Tai chi and qigong classes proliferate in Western cities, taught both as health practices and spiritual disciplines. Some studios emphasize Taoist philosophy explicitly; others focus on movement and wellness. Taoist temples and retreat centers—from traditional institutions in China’s Wudang Mountains to Western establishments like the Healing Tao centers—offer instruction in meditation, internal alchemy, and ritual.

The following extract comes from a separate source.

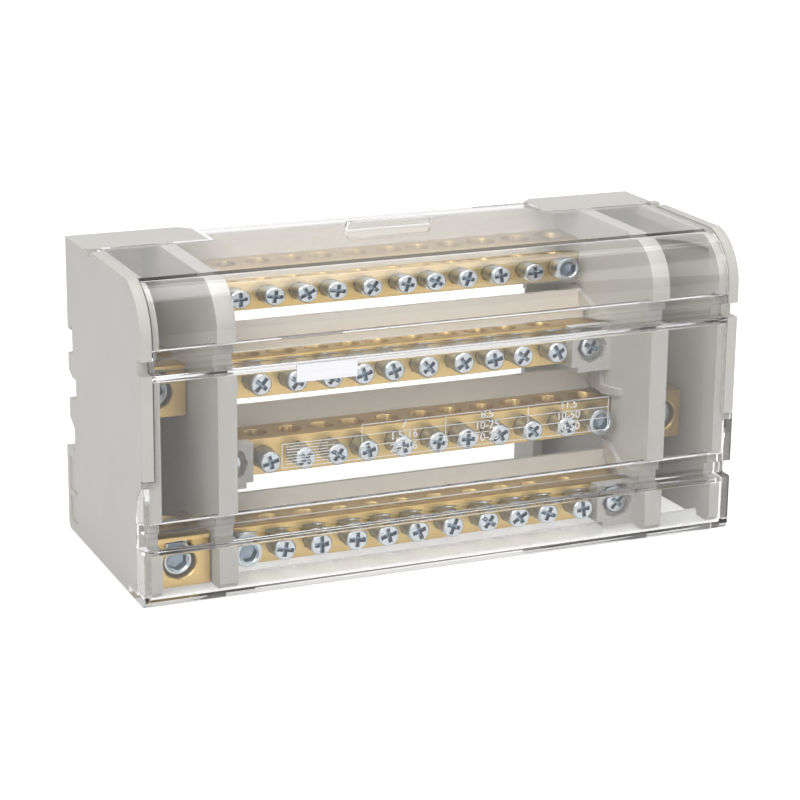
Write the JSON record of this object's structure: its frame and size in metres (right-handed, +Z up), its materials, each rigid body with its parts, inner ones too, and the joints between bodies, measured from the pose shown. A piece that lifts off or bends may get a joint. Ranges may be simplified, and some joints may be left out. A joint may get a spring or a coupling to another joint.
{
  "type": "power distribution block",
  "caption": "Four-pole rail-mounted distribution block with staggered brass bars, screw terminals, end lugs and a clear lift-off cover.",
  "frame": {"origin": "centre of the base", "axes": "+X along the block, -Y towards the front face, +Z up"},
  "size_m": [0.176, 0.0724, 0.0894],
  "materials": {
    "moulding": "fine satin moulding, warm light grey",
    "clear": "clear polycarbonate",
    "plate": "plain silver plate",
    "clip": "satin moulding, slightly darker grey",
    "brass": "drawn and machined",
    "barrier": "satin sheet",
    "zinc": "bright zinc plate"
  },
  "bodies": {
    "block": {"housing_left": "moulding", "housing_right": "moulding", "bar_1": "brass", "barrier_1": "barrier", "lug_1": "brass", "clamp_screws_1": "zinc", "bar_2": "brass", "barrier_2": "barrier", "lug_2": "brass", "clamp_screws_2": "zinc", "bar_3": "brass", "barrier_3": "barrier", "lug_3": "brass", "clamp_screws_3": "zinc", "bar_4": "brass", "barrier_4": "barrier", "lug_4": "brass", "clamp_screws_4": "zinc", "terminal_screws": "zinc", "fixing_screws": "zinc", "input_screws": "zinc"},
    "cover": {"cover": "clear", "label_plate": "plate"},
    "foot_left": {"rail_clip_left": "clip"},
    "foot_right": {"rail_clip_right": "clip"}
  },
  "joints": [
    {"name": "cover_pull", "type": "slide", "parent": "block", "child": "cover", "axis": [0, -1, 0], "range_m": [0, 0.08]},
    {"name": "foot_left_slide", "type": "slide", "parent": "block", "child": "foot_left", "axis": [0, 0, -1], "range_m": [0, 0.004], "stiffness_N_per_m": 400, "springref_m": -0.001},
    {"name": "foot_right_slide", "type": "slide", "parent": "block", "child": "foot_right", "axis": [0, 0, -1], "range_m": [0, 0.004], "stiffness_N_per_m": 400, "springref_m": -0.001}
  ]
}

The concept has entered popular discourse, sometimes diluted into generic “go with the flow” platitudes. Books applying Taoist principles to leadership, sports, and creativity (like The Tao of Pooh) introduce ideas widely, though depth varies. Academic conferences, scholarly journals, and translation projects continue clarifying historical sources and challenging romanticized interpretations.

Common Misconceptions

Tao is not passivity or fatalism. Wu wei means acting in accordance with circumstances, not refusing to act. Taoist generals and strategists applied these principles to warfare; yielding can be highly strategic.

It is not a deity to worship or petition. While religious Taoism includes pantheons of gods and immortals, the philosophical Tao remains an impersonal principle—more akin to natural law than a creator god.

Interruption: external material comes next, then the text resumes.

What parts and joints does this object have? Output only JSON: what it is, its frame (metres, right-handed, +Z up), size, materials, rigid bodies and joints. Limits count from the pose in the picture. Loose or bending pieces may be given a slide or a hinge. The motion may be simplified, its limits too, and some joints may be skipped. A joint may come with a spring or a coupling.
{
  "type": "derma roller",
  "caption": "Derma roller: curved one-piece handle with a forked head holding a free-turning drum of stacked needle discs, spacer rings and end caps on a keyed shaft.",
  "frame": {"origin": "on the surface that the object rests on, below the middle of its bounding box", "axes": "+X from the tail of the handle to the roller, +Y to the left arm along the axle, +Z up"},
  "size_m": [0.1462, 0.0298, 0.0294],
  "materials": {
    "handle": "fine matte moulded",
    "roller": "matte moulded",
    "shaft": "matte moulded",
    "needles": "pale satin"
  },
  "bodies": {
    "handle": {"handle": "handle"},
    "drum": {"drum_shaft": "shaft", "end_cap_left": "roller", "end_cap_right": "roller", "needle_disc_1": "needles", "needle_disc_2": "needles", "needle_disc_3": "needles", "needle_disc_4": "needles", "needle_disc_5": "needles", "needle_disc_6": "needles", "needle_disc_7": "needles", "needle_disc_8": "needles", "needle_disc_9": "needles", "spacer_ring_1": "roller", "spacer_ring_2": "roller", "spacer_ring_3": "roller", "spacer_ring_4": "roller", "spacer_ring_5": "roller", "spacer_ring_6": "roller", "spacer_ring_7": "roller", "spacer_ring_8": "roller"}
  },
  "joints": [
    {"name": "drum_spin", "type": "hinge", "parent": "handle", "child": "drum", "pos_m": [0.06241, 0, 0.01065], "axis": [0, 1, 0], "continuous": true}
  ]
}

Taoism is not anti-intellectual or purely mystical. The classical texts employ sophisticated argument and literary craft. Paradox is a teaching method, not an excuse for woolly thinking.

Equating Tao with “Eastern mysticism” generally obscures its specific Chinese cultural and philosophical context. It differs significantly from Indian concepts like Brahman or Buddhist emptiness, despite later synthesis in Chan/Zen Buddhism.

Finally, Tao is not easily mastered through weekend workshops. The tradition emphasizes lifelong cultivation, and classical texts are deliberately obscure, designed to frustrate linear understanding and provoke intuitive insight.

How to Begin

Start with a reliable translation of the Tao Te Ching. Red Pine’s edition includes commentary from Chinese hermits; Ursula K. Le Guin’s emphasizes literary beauty; Stephen Addiss and Stanley Lombardo’s provides scholarly accuracy. Read slowly, returning to passages as life circumstances shift your understanding.

For philosophical depth, explore the Zhuangzi, particularly Burton Watson’s or Brook Ziporyn’s translations. The Inner Chapters (1–7) contain Zhuang Zhou’s own writing, distinguished by humor and paradox.

Practical entry points include tai chi or qigong classes with teachers who explicitly connect movement to philosophy. Seek instructors trained in recognized lineages who can explain principles, not just choreograph forms.

For meditation instruction, resources like Damo Mitchell’s books on Taoist internal arts or Eva Wong’s translations of meditation manuals provide traditional frameworks. Some Zen centers incorporate Taoist elements, given historical cross-pollination.

Academic MOOCs on Chinese philosophy (offered by universities like Harvard or Peking University) provide historical context. Scholarly works by Livia Kohn, Russell Kirkland, or James Miller situate Taoism within Chinese religious and intellectual history, correcting popular misconceptions and revealing the tradition’s complexity.